Si la parade incessante d’animaux mignons et de personnages maladroits sera bien sûr un régal pour un public plus jeune, Age of Resistance possède aussi sa part de ténèbres et de thèmes plus adultes. Comme toute histoire de fantasy qui se respecte, la série est remplie de nobles sacrifices et de morts tragiques. De la même façon, les scénaristes ne se censurent jamais lorsqu’il est question de montrer la brutalité des Skeksis lors de scènes de torture ou de meurtre.
Globalement, le ton de la série se rapproche de celui d’un autre classique des années 1980 : L’Histoire sans fin. Et comme The Dark Crystal, la série parviendra aussi bien à émerveiller qu’à traumatiser (je parle en connaissance de cause).
En 1982, The Dark Crystal avait esquissé un monde cohérent, intéressant et riche, mais les 90 minutes du film n’étaient pas suffisantes pour l’explorer. Age of Resistance remplit cet espace vierge d’une manière plus naturelle que superflue. Les scénaristes ont créé des conflits anciens, approfondi le rôle de certains personnages du film et construit un ordre social complexe dans la société des Gelflings, expliquant le contrôle des Skeksis durant le dernier millénaire. Chaque ajout trouve sa place harmonieusement dans le lore en le diversifiant.

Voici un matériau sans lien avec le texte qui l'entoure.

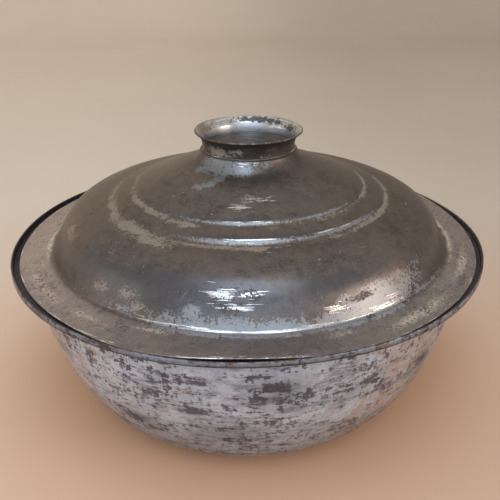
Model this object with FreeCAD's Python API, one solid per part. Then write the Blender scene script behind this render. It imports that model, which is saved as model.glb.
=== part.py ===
"""Lidded bowl of tinned sheet copper, in millimetres, +Z up.

The origin is the middle of the bowl's flat base. Every piece is a body of revolution about Z:

  bowl          one raised sheet: flat base, round belly, short neck, a ledge and an upright rim band
  lid           one raised sheet: brim, steep riser, shoulder, two steps, crown and a low boss
  lid_collar    the flared ring that is the lid's grip, a sleeve over the boss
  collar_solder the bead that fastens the collar to the lid

A sheet is drawn by one of its faces, as corners joined by straight runs, each corner bent to a
radius. The other face is the same run of corners, one sheet thickness away.
"""
import FreeCAD, Part
import math
import os

# ---------------------------------------------------------------- bowl
rim_radius = 140.0          # outside of the rim band
bowl_height = 103.5         # base to the top of the rim band
bowl_sheet = 1.1            # thickness of the copper sheet
rim_band_height = 3.9       # outside height of the upright band
band_bend = 1.8             # outside bend where the ledge turns up into the band
ledge_width = 13.0          # from the neck out to the rim band, outside to outside
ledge_bend = 1.5            # outside bend where the neck turns out into the ledge
neck_height = 6.4           # straight part of the neck
belly_reach = 63.0          # from the edge of the flat base out to the neck
heel_radius = 50.0          # arc that turns the base up into the belly

# ---------------------------------------------------------------- lid, from the brim inwards
lid_sheet = 1.1             # thickness of the copper sheet
brim_clearance = 2.9        # from the brim's edge to the inside of the rim band
brim_seat = 0.3             # from the brim down to the ledge, which is parallel to it
brim_width = 18.7           # from the brim's edge in to the foot of the riser
brim_rise = 2.1             # the brim's rise from its edge to that foot
riser_run = 9.5             # steep riser, from its foot to the corner with the shoulder
riser_rise = 19.0
riser_foot_bend = 1.5       # crisp inside bend at the foot
riser_top_bend = 23.0       # round of the shoulder's outer edge
outer_slope_run = 14.3      # outer, steeper slope of the shoulder
outer_slope_rise = 6.4
shoulder_bend = 48.0        # round between the shoulder's two slopes
inner_slope_run = 13.1      # inner, flatter slope of the shoulder, up to the outer step
inner_slope_rise = 1.8
outer_step_run = 2.8        # outer step, from its foot in to its crest
outer_step_rise = 2.4
step_band_run = 9.7         # plain band between the crest of one step and the foot of the next
step_band_rise = 2.6
inner_step_run = 2.3        # inner step, from its foot in to its crest
inner_step_rise = 1.9
step_crest_bend = 2.4       # outside bend at the crest of each step
step_foot_bend = 1.0        # inside bend at the foot of each step
crown_swell = 0.5           # how far the middle of the crown stands above a straight cone
crown_bend = 300.0          # round at the middle of the crown
neck_sweep_run = 3.5        # from the collar's outside to the corner where crown meets neck
neck_sweep_drop = 5.9       # from the shelf down to that corner
neck_sweep_bend = 11.0      # round of the neck
shelf_height = 55.7         # brim's edge to the narrow shelf that the collar stands on
shelf_margin = 1.3          # shelf outside the collar, out to the corner where the neck begins
shelf_bend = 1.25           # round of that corner
boss_height = 2.0           # low boss that the collar sleeves over
boss_clearance = 0.1        # between the boss and the collar
boss_top_bend = 1.4

# ---------------------------------------------------------------- collar and its solder
collar_radius = 26.9        # outside of the collar at its foot
collar_height = 10.4        # foot to the outer edge of the lip
collar_sheet = 1.0          # thickness of the collar's sheet
foot_height = 3.0           # upright foot of the collar
foot_bend = 20.0            # bend from the foot into the leaning wall
waist_height = 7.4          # height at which the wall turns out into the lip
waist_lean = 1.0            # how far the wall has leaned out by then
waist_bend = 6.0
lip_overhang = 4.7          # from the collar's foot out to its lip
solder_leg = 0.7            # height of the bead on the collar
solder_width = 0.45         # width of the bead on the shelf
solder_clearance = 0.02     # between the bead and the collar's curved face

# ---------------------------------------------------------------- sizes that follow
neck_radius = rim_radius - ledge_width
base_radius = neck_radius - belly_reach
brim_slope = brim_rise / brim_width
underside_level = bowl_height - rim_band_height
neck_top_level = underside_level + ledge_width * brim_slope
lid_radius = rim_radius - bowl_sheet - brim_clearance
brim_stack = (bowl_sheet + brim_seat + lid_sheet) * math.hypot(1.0, brim_slope)
brim_level = underside_level + (rim_radius - lid_radius) * brim_slope + brim_stack
shelf_level = brim_level + shelf_height
boss_radius = collar_radius - collar_sheet - boss_clearance
boss_foot_bend = boss_clearance  # no larger, so that the collar's foot sits flat

AXIS_POINT = FreeCAD.Vector(0, 0, 0)
AXIS = FreeCAD.Vector(0, 0, 1)
SAME_POINT = 1e-6           # two points nearer than this are one


def vector(point):
    """A (radius, height) point in the XZ plane."""
    return FreeCAD.Vector(point[0], 0.0, point[1])


def heading(a, b):
    """Direction from point a to point b, with length one."""
    length = math.dist(a, b)
    return ((b[0] - a[0]) / length, (b[1] - a[1]) / length)


def straight(a, b):
    """A straight edge as a list, empty where the two ends meet."""
    if math.dist(a, b) < SAME_POINT:
        return []
    return [Part.LineSegment(vector(a), vector(b)).toShape()]


def arc(a, middle, b):
    """An arc from a to b through a middle point."""
    return Part.Arc(vector(a), vector(middle), vector(b)).toShape()


def parallel_face(corners, distance):
    """The corners of a sheet's other face, to the left of the run, or the right if negative.

    A bend towards that side loses the distance from its radius, and a bend away gains it.
    """
    points = [corner[:2] for corner in corners]
    runs = [heading(a, b) for a, b in zip(points, points[1:])]
    runs = [runs[0]] + runs + [runs[-1]]
    moved = []
    for (r, z, bend), before, after in zip(corners, runs, runs[1:]):
        turn = before[0] * after[1] - before[1] * after[0]
        reach = distance / (1.0 + before[0] * after[0] + before[1] * after[1])
        new_r = r - reach * (before[1] + after[1])
        new_z = z + reach * (before[0] + after[0])
        new_bend = bend - distance * math.copysign(1.0, turn) if bend else 0.0
        moved.append((new_r, new_z, new_bend))
    return moved


def face_edges(corners):
    """Straight edges and tangent arcs along the corners, each bent to its own radius.

    A corner with no radius, or none left after a change of face, stays sharp.
    """
    edges = []
    start = corners[0][:2]
    for before, here, after in zip(corners, corners[1:], corners[2:]):
        corner = here[:2]
        bend = max(here[2], 0.0)
        back = heading(corner, before[:2])
        ahead = heading(corner, after[:2])
        half_turn = 0.5 * (math.pi - math.acos(back[0] * ahead[0] + back[1] * ahead[1]))
        length = bend * math.tan(half_turn)
        leave = (corner[0] + length * back[0], corner[1] + length * back[1])
        join = (corner[0] + length * ahead[0], corner[1] + length * ahead[1])
        edges += straight(start, leave)
        if bend > 0.0:
            depth = bend * (1.0 / math.cos(half_turn) - 1.0)
            inward = heading((0.0, 0.0), (back[0] + ahead[0], back[1] + ahead[1]))
            middle = (corner[0] + depth * inward[0], corner[1] + depth * inward[1])
            edges.append(arc(leave, middle, join))
        start = join
    return edges + straight(start, corners[-1][:2])


def revolve(edges):
    """The solid of revolution of a closed run of edges about Z."""
    wire = Part.Wire(Part.__sortEdges__(edges))
    return Part.Face(wire).revolve(AXIS_POINT, AXIS, 360)


def revolve_sheet(corners, distance):
    """A sheet of revolution with square-cut ends, from the corners of one of its faces."""
    other = parallel_face(corners, distance)
    edges = face_edges(corners) + face_edges(other)
    edges += straight(corners[0][:2], other[0][:2])
    edges += straight(corners[-1][:2], other[-1][:2])
    return revolve(edges)


def belly_corners():
    """Outside corners of the belly, from base to neck.

    The heel arc and the side arc meet with one tangent and no straight between them. The
    tangent there leans from the vertical by twice the angle whose tangent is
    (belly_reach - heel_radius) / (height - heel_radius).
    """
    height = neck_top_level - ledge_bend - neck_height
    half_lean = math.atan2(belly_reach - heel_radius, height - heel_radius)
    rise_angle = 0.5 * math.pi - 2.0 * half_lean
    side_radius = heel_radius + (height - heel_radius) / math.cos(rise_angle)
    heel_corner = base_radius + heel_radius * math.tan(0.5 * rise_angle)
    side_corner = height - side_radius * math.tan(half_lean)
    return [(heel_corner, 0.0, heel_radius), (neck_radius, side_corner, side_radius)]


def make_bowl():
    """The bowl, drawn by its outside face from the middle of the base to the top of the rim."""
    outside = [(0.0, 0.0, 0.0)]
    outside += belly_corners()
    outside += [
        (neck_radius, neck_top_level, ledge_bend),
        (rim_radius, underside_level, band_bend),
        (rim_radius, bowl_height, 0.0),
    ]
    return revolve_sheet(outside, bowl_sheet)


def lid_corners():
    """Corners of the lid's upper face, from the brim's edge to the axis."""
    corners = [
        (lid_radius, brim_level, 0.0),
        (lid_radius - brim_width, brim_level + brim_rise, riser_foot_bend),
    ]
    flights = (
        (riser_run, riser_rise, riser_top_bend),
        (outer_slope_run, outer_slope_rise, shoulder_bend),
        (inner_slope_run, inner_slope_rise, step_foot_bend),
        (outer_step_run, outer_step_rise, step_crest_bend),
        (step_band_run, step_band_rise, step_foot_bend),
        (inner_step_run, inner_step_rise, step_crest_bend),
    )
    for run, rise, bend in flights:
        r, z = corners[-1][:2]
        corners.append((r - run, z + rise, bend))
    crest_r, crest_z = corners[-1][:2]
    sweep_r = collar_radius + neck_sweep_run
    sweep_z = shelf_level - neck_sweep_drop
    crown_z = 0.5 * (crest_z + sweep_z) + crown_swell
    boss_level = shelf_level + boss_height
    corners += [
        (0.5 * (crest_r + sweep_r), crown_z, crown_bend),
        (sweep_r, sweep_z, neck_sweep_bend),
        (collar_radius + shelf_margin, shelf_level, shelf_bend),
        (boss_radius, shelf_level, boss_foot_bend),
        (boss_radius, boss_level, boss_top_bend),
        (0.0, boss_level, 0.0),
    ]
    return corners


def make_lid():
    """The lid, drawn by its upper face from the brim's edge to the middle of the boss."""
    return revolve_sheet(lid_corners(), lid_sheet)


def make_collar():
    """The collar, drawn by its outside face from foot to lip."""
    outside = [
        (collar_radius, shelf_level, 0.0),
        (collar_radius, shelf_level + foot_height, foot_bend),
        (collar_radius + waist_lean, shelf_level + waist_height, waist_bend),
        (collar_radius + lip_overhang, shelf_level + collar_height, 0.0),
    ]
    return revolve_sheet(outside, collar_sheet)


def make_solder():
    """The bead in the corner between collar and shelf, with a straight face."""
    wall = collar_radius + solder_clearance
    corner = (wall, shelf_level)
    toe = (wall + solder_width, shelf_level)
    top = (wall, shelf_level + solder_leg)
    return revolve(straight(corner, toe) + straight(toe, top) + straight(top, corner))


os.makedirs("parts", exist_ok=True)
pieces = {
    "bowl": make_bowl(),
    "lid": make_lid(),
    "lid_collar": make_collar(),
    "collar_solder": make_solder(),
}
for name, shape in pieces.items():
    shape.exportStep("parts/" + name + ".step")
    box = shape.optimalBoundingBox(False, False)
    print(f"{name}: valid {shape.isValid()}, {shape.Volume:.1f} mm3, z {box.ZMin:.2f} to {box.ZMax:.2f}")
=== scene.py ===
"""A worn, tinned copper bowl with a domed metal lid, dressed for its portrait.

Every visible skin is turned from its own section in millimetres, settled a little out of true as
hand-raised copper is, and painted with soft patches that the finishes turn into ragged wear, and
into painted highlights, painted reflection and painted shade.
"""

import logging
import math
from dataclasses import dataclass
from enum import Enum
from functools import reduce
from typing import Any, Callable, Mapping, Sequence, TypeAlias

import bpy
import numpy as np
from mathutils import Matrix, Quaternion, Vector


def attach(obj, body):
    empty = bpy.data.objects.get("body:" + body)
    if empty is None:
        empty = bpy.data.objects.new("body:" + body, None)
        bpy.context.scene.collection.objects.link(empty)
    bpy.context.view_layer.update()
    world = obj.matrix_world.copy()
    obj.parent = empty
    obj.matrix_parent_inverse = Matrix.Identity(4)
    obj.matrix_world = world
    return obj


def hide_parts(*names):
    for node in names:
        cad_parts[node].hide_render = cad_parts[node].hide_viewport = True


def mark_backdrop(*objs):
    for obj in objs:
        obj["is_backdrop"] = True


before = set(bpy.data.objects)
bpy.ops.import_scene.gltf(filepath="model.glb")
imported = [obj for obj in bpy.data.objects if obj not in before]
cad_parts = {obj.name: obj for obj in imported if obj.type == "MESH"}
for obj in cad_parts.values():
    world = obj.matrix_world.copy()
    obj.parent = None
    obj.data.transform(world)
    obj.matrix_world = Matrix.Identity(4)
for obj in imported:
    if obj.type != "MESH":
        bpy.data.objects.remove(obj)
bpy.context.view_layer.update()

MM = 0.001
FULL_TURN = 360.0
HALF_TURN = 180.0
MEETING = 1e-4
LOG = logging.getLogger("dish")

Color: TypeAlias = tuple[float, float, float]
Node: TypeAlias = bpy.types.Node
Socket: TypeAlias = bpy.types.NodeSocket
Piece: TypeAlias = bpy.types.Object
Number: TypeAlias = "Signal | float"


class Coat(Enum):
    """The soft patches a piece carries as vertex values, one per kind of wear, with painted
    highlights, reflection and shade among them.
    """

    TIN = "tin"
    FILM_AND_REFLECTION = "film_and_reflection"
    BURNISH_AND_HIGHLIGHT = "burnish_and_highlight"
    STAIN_AND_SHADE = "stain_and_shade"
    COPPER = "copper"
    INSIDE = "inside"
    SHADE = "shade"
    COOL = "cool"


class Body(Enum):
    """The moving bodies of the part."""

    BOWL = "bowl"
    LID = "lid"


# ---- sections


def corner_list(*corners: Sequence[float]) -> np.ndarray:
    """Corners as rows of radius, height and bend, in millimetres.

    Args:
        corners: Radius and height, with an optional bend radius.

    Returns:
        An array with three columns.
    """
    return np.array([(c[0], c[1], c[2] if len(c) > 2 else 0.0) for c in corners], float)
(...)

Toutefois, malgré ses qualités, cette saison peut avoir un arrière-goût dépressif lorsqu’on connaît le sort ultime réservé aux Gelflings. Mais l’un des nombreux twists de la série est de nous faire comprendre qu’Age of Resistance n’est pas un préquel typique : les scénaristes ne sont pas entièrement limités par les événements du film. Les créateurs ont compris pourquoi les spectateurs voulaient retourner sur Thra et comment les y faire rester. La saison se terminant sur de nombreux cliffhangers, il est assez clair que les showrunners espèrent continuer la série et développer encore et toujours plus les personnages et le monde de Jim Henson, et ce pour notre plus grand plaisir.